Flooding black neighborhoods with cops won’t reduce the rate of black women being murdered by non-cops, and it’s a sure bet it will increase their rate of being murdered by cops.
Flooding black neighborhoods with money, investment, and opportunity, on the other hand …
Yes it will, provided Black women stop listening to “the communitah” who tells us “snitches get stitches” and “girl you a rat if you call the cops on yo man” (like the idiot in the above video) and actually call the police on their abusers and carry through with charges.
A relationship of trust must be established between Black women and law enforcement and that starts by us reaching out and building rapport. There are enough Black women police officers in cities so that we can build that rapport with them first, before white male officers. There’s some really good cops out here.

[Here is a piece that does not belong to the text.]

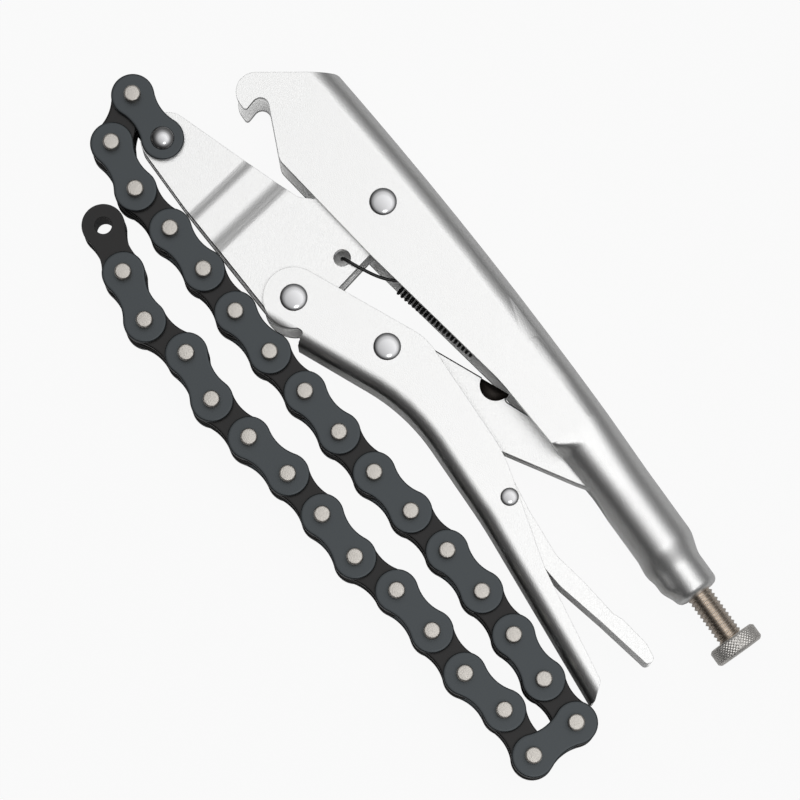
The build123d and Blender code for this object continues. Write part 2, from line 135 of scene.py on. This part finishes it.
# Floor: white paper, seen by the camera as white with a faint shadow under the clamp. Metal
# sees only a little of its glow, so that the sides of the clamp stay dark.
FLOOR_REACH, PAPER, PAPER_ROUGHNESS = 3.0, 0.72, 0.9
CAMERA_GLOW, MIRRORED_GLOW = 0.93, 0.05
floor_mesh = bpy.data.meshes.new("floor")
corners = [(x * FLOOR_REACH, y * FLOOR_REACH, 0) for x, y in [(-1, -1), (1, -1), (1, 1), (-1, 1)]]
floor_mesh.from_pydata(corners, [], [(0, 1, 2, 3)])
floor = bpy.data.objects.new("floor", floor_mesh)
scene.collection.objects.link(floor)
paper = bpy.data.materials.new("white_paper")
paper.use_nodes = True
nodes, links = paper.node_tree.nodes, paper.node_tree.links
sheet = nodes["Principled BSDF"]
sheet.inputs["Base Color"].default_value = (PAPER, PAPER, PAPER, 1)
sheet.inputs["Roughness"].default_value = PAPER_ROUGHNESS
glow = nodes.new("ShaderNodeEmission")
path = nodes.new("ShaderNodeLightPath")
share = nodes.new("ShaderNodeMath")
share.operation = "MULTIPLY"
share.inputs[1].default_value = CAMERA_GLOW
glossy = nodes.new("ShaderNodeMath")
glossy.operation = "MULTIPLY_ADD"
glossy.inputs[1].default_value = MIRRORED_GLOW
links.new(path.outputs["Is Glossy Ray"], glossy.inputs[0])
links.new(path.outputs["Is Camera Ray"], glossy.inputs[2])
links.new(glossy.outputs[0], share.inputs[0])
mix = nodes.new("ShaderNodeMixShader")
links.new(share.outputs[0], mix.inputs["Fac"])
links.new(sheet.outputs["BSDF"], mix.inputs[1])
links.new(glow.outputs["Emission"], mix.inputs[2])
links.new(mix.outputs["Shader"], nodes["Material Output"].inputs["Surface"])
floor.data.materials.append(paper)

# Fixed handle: one steel sheet folded to a channel with two claws at its nose, satin plated. Its
# tail is rolled to a tube round the screw. The seam of the roll faces the lower handle and closes
# to a slit, the tube ends in a neck, and the sheet's lips curl out beside it.
ROLL, ROLL_END, NECK_START, NECK, TAIL_END = 88.0, 112.0, 131.5, 140.5, 149.5
TUBE, WALL, CHANNEL, TAIL_Y = 9.2, 2.2, 11.4, 8.6
LOWER_BEND, UPPER_BEND, BEND_RUN = 0.8, 7.5, 6.5
SEAM_PLACES, SEAM_WIDTHS = [88, 94, 108, 118, 134, 136], [9.2, 5.0, 4.6, 0.9, 0.9, 0.02]
NECK_DROP, END_ROUNDING, SCREW_HOLE, HOLE_START, ROUND_FROM = 2.1, 2.4, 4.1, 136, 120
LIP, LIP_SPREAD, LIP_RISE, LIP_FALL = 1.9, 0.22, (131, 138), (142, 148)
GRAIN_DEPTH, ROUNDS, STRIDE = 0.0002, 24, 0.7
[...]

That can happen too but I wouldn’t hold my breath. Besides, men aren’t starving in the hood. If anything the obesity rates are high and ever-increasing. It’s not poverty that’s driving these criminals to rape, abuse, murder. It’s pure hatred. Hatred for Black women.
I’m going to hazard a guess that this person was recently kicked out of at least one BIPOC-centered space and that’s how she made her way to what looked like an anti-sexist website that was friendly to liberals. ‘Cause jesus hell I will not be putting a descriptor on what she’s clearly doing here
Why so triggered? Are Black women not allowed to utilize the same legal system that white women use? Everyone’s happy that Andrew Tate got arrested and his victims might finally see justice but Black women are expected to just roll over and die?
They SHOULD be able to utilize it in the same way. But the system is built for white women. And even more so for white men. A lot of changes need to happen before black women can use it the same way. Your idea is only good in a vaccum.
“A lot of changes need to happen before black women can use it the same way. ”
What do you suggest a Black woman do when her home is getting broken into? When her partner is beating her? After she’s been raped?
Something other than your suggestion.